As for the quote that neoh offers, it isn't surprising. Eccles was a successful banker, a self-made millionaire while still in his twenties with a string of banks in Utah. He had built a chain strong enough to withstand the pressure of the early Depression years, not one of which closed, and not one of his depositors is reputed ot have lost money. This, perhaps more than his other talents, a schooled Economist being among them, probably provided the strongest recommendation to the new president, FDR, for the appointment to the new position of Chairman of the new Federal Reserve System as drawn up in the 1932, 1933 and 1935 Banking Acts.
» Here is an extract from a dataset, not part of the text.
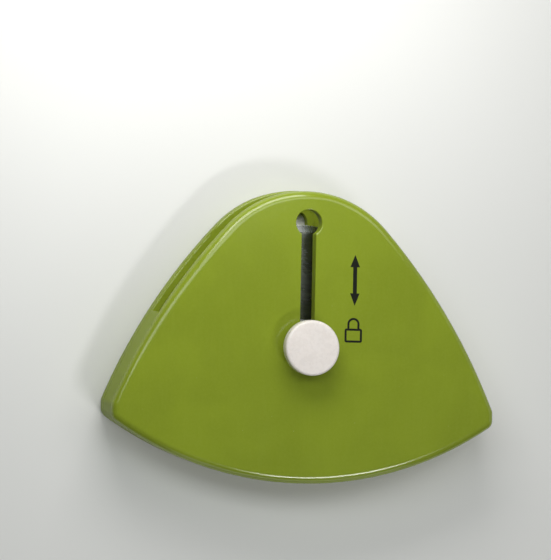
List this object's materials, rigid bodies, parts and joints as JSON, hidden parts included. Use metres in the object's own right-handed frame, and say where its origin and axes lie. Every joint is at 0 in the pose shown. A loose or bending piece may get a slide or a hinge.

The series Banking Acts reshaped the Fed into the form that exists today along with creating the FDIC and defining its operation.
Eccles obviously was an astute banker and if not for the political wrangling Washington politicians are so immersed in, could have been the preeminent Chairman of the Fed, he offered such promise, His one fault may have been his uneven executive talents for surviving in Washington's competitive atmosphere. He relied on his strong arguments that one time in 1935 and ratcheted down to a lower level shortly after. The strength of his reputation carried through to post WWII through the Truman presidency; he was one of the two delegates appointed to attend the important Bretton Woods meeting in 1944, along with Harry Dexter White.
As for the statement quoted above, although not surprising it prompted a chuckle. Immediately, thoughts went back to the O&G series on Central Banks - in particular from his entrance into the narrative (about a dozen and a half paragraphs into "O&G's Corner: 026 Central Banks: Monetary Policy. . . " to a point about halfway through the following chapter.
No, it isn't surprising and much in line with what we think here; that might explain some of the difficulties he experienced during his long service at the Fed. But, then, he isn't the only old timer who thought along those lines - nor the first at any rate!
Nice find, neoh.
BTW, in re-reading the O&G Central Bank series, surprising how much of it is still appropriate reading today, relative to the Fed, and the development of monetary policy as well. Reasserts the perspective of where we've been and how we progressed. Also, demonstrates that the leaders through the Fed's history didn't have an easy time of it. Except for a few of the later leaders, who simply did not allow outside opinions bother them.
Had to resort to this again - 403 nuisance is still at work!